14 thoughts on “How do we protect government from itself?”

  1. Trans fat is a man-made contaminant. The creeps who are responsible for putting this dangerous substance in our food should be sued out of business. That would make a ban unnecessary (and assuming the lawsuit was filed by a private citizen or group, it would also make the “government paternalism” argument moot).

  2. It won’t do much to go through the government intervention arguments and counter-arguments. Instead, I think a question might help. Do you believe people should be allowed to eat trans fat if they deem the harm acceptable/inconsequential/whatever?
    For me the underlying issue is liberty. People should be allowed to be stupid. We don’t have to be complicit in that stupidity, but without the opportunity to be stupid, people can’t be free. I find that unacceptable, far worse than the harm they could choose to inflict upon themselves.
    I have no problem with labeling and warnings for trans fats. Lawsuits might even make sense if food companies knew that trans fats are harmful and deceived customers. Going forward would be different, of course, because now we know. But it shouldn’t be prohibited. If it should, so should cigarettes and a host of other poor choices. I don’t believe that, not even for red meat, for example. As a vegan I deplore it for it’s health dangers, but I value liberty more. I don’t want people messing with mine, so I won’t mess with theirs.
    That’s the long-winded way of asking the question I opened with.

  3. “Do you believe people should be allowed to eat trans fat if they deem the harm acceptable/inconsequential/whatever?”
    If someone is demented enough to want to eat trans fat (or jump out of an airplane, for that matter), that’s their business I suppose, but under no circumstances should we allow food companies to put contaminants in their products if those products are intended for consumption by people who aren’t demented.

  4. But you can’t allow one side of the liberty equation and outlaw the other. If you do that, you end up without liberty.
    If we require labeling instead of a ban, such as with cigarettes, those who aren’t demented won’t eat products with trans fats. Those who are demented and get joy out of those products will eat them. If there’s a sufficient market for it, the product will continue. The demented alone will suffer the price. If the market is saturated with sane customers, the product will go away. Everybody wins and no prohibition is necessary.
    Not to bring everything back to single-payer health care, but this is a perfect example. If health care is on the public dime, trans fats will impact public expenditures. That will make the case much easier for politicians and bureaucrats to say “No” to products that people want. For the public fiscal good. But people who are willing to pay the consequences of their decisions are made worse off by the group mentality. That’s wrong. Unfortunately, it will become the norm under single-payer health care. (See: United Kingdom)

  5. I don’t think you understood what I was trying to say, so I’ll try again. I’ll use Nabisco as an example this time.
    If Nabisco believes there’s a niche market for trans-fat-contaminated crackers then they can go ahead and sell them and I wouldn’t oppose that as long as they continued to offer consumers like myself another version without trans fat. In other words, they can sell their contaminated crackers in addition to their non-contaminated crackers, but not in place of them.
    This is a perfectly acceptable compromise, in my opinion, because it preserves everyone’s freedom of choice.

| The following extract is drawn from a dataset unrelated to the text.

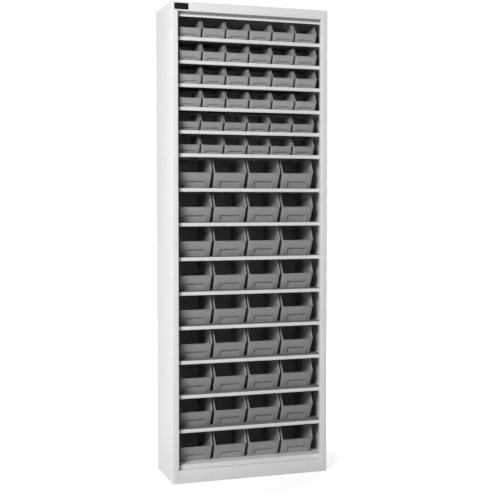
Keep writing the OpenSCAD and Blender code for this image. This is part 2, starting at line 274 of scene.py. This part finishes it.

  6. Yeah, I was slightly off on my understanding, but you probably won’t be surprised to know that my response is basically the same. To the example…
    What about Nabisco’s freedom of choice? In your scenario, are they no longer allowed to decide which products to offer? If they offer a trans fat product, must they offer a version without trans fat? Even if they deem the business model to be unprofitable?
    If you want non-trans fat crackers, that suggests a market. Under your scenario, Nabisco is forced to meet it, even if they don’t want to. Freedom is still being curtailed.

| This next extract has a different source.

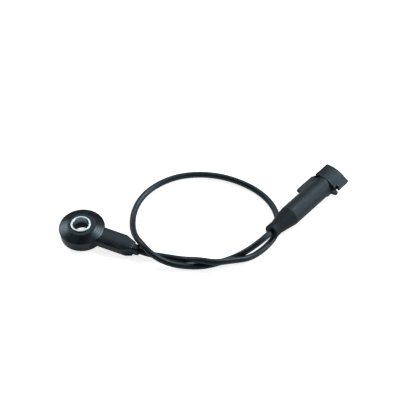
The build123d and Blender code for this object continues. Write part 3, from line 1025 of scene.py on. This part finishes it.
world = bpy.data.worlds.new("world")
world.use_nodes = True
bpy.context.scene.world = world
world_tree = world.node_tree
world_ray = add(world_tree, "ShaderNodeLightPath", {}).outputs
seen = sums(world_tree, "MAXIMUM", world_ray["Is Camera Ray"], world_ray["Is Transmission Ray"])
feed(world_tree, world_tree.nodes["Background"], {
    "Color": (1, 1, 1, 1), "Strength": ranged(world_tree, seen, 0.0, 1.0, world_light, 1.0)})
print("world light", world_light)

# %% [markdown]
# Each box hangs where a bright place on the sensor mirrors it: a highlight's place says where its
# lamp was, just as a billiard ball's bounce says where it came from. Small lamps would leave hard
# dots on a cone, so the boxes are a third to a half as wide as they are far away. Their light is a
# little cold, as the photo's is.

# %% The soft boxes
lamp_colour = (0.94, 0.98, 1.0)


def soft_box(name, azimuth, elevation, distance, width, height, power):
    """Rectangular lamp that faces the middle of the set from a direction in degrees."""
    lamp = bpy.data.lights.new(name, "AREA")
    lamp.shape = "RECTANGLE"
    lamp.size = width
    lamp.size_y = height
    lamp.energy = power
    lamp.color = lamp_colour
    flat = cos(radians(elevation))
    toward = Vector((flat * cos(radians(azimuth)), flat * sin(radians(azimuth)), sin(radians(elevation))))
    box = placed(name, lamp)
    box.location = target + distance * toward
    box.rotation_euler = (-toward).to_track_quat("-Z", "Y").to_euler()
    return box


soft_boxes = [
    soft_box("right_box", azimuth=66, elevation=55, distance=0.80, width=0.26, height=0.26, power=2.2),
    soft_box("side_box", azimuth=38, elevation=42, distance=0.80, width=0.28, height=0.28, power=1.7),
    soft_box("left_box", azimuth=162, elevation=38, distance=0.80, width=0.30, height=0.28, power=1.5),
    soft_box("low_box", azimuth=14, elevation=20, distance=0.80, width=0.32, height=0.24, power=1.5),
    soft_box("back_box", azimuth=118, elevation=48, distance=0.90, width=0.50, height=0.36, power=0.65)]
bpy.context.scene.view_settings.view_transform = "Standard"
print("soft boxes", len(soft_boxes))

# %% [markdown]
# ## The end
# Everything is dressed and lit.

# %% The end
print("scene dressed")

  7. “What about Nabisco’s freedom of choice?”
    Nabisco is a corporation. Corporations aren’t entitled to the same freedoms that human beings have.

  8. But the stockholders are. Nabisco is using their money to create products which generate wealth. If Nabisco must create a product that isn’t economically justified because it loses money or there’s another product that will generate a higher return but won’t get produced, the stockholders are worse off.

  9. The fact that they have stockholders doesn’t entitle corporations to the same freedoms that human beings have.

  10. Not the same freedom for the corporation, but freedom still to act on behalf of the shareholders. Those shareholders retain the freedom to invest their money as they see fit, and to direct the company to enter into mutually agreed upon transactions, i.e. trans fats laden products (or not) for cash.
    Take the corporation out of it. What if it’s a one man operation? Does that person retain the right to sell such products because he chose a different legal structure? Consider it a straight sole-proprietorship, where he reports all income and expenses on his 1040.

  11. It doesn’t matter on whose behalf they’re acting, corporations aren’t entitled to the same freedoms that human beings have. No businesses are entitled to the same freedoms that human beings have, regardless of how they’re structured.

  12. But in my last example, it’s a private person entering an exchange with another private person. There is no legal structure involved, other than citizenship. If we’re going to decide to limit transactions between private citizens, who gets to decide what is prohibited? How do we decide what is acceptable to prohibit?
    I can certainly think of things that should be prohibited because they cause harm to others. But those others are third-parties. A mutual exchange between individuals in which the only person being harmed is someone willingly entering the transaction. If the person doesn’t know there’s harm, labeling might be justified. Prohibition is not. Again, we can’t fool-proof society against stupidity.

  13. “But in my last example, it’s a private person entering an exchange with another private person.”
    Nope. Sole proprietorships are businesses.

  14. We disagree. I don’t really have anything to add, other than I’m happy for the debate. Dissent sharpens my viewpoints, even if my refined arguments don’t alter your mind.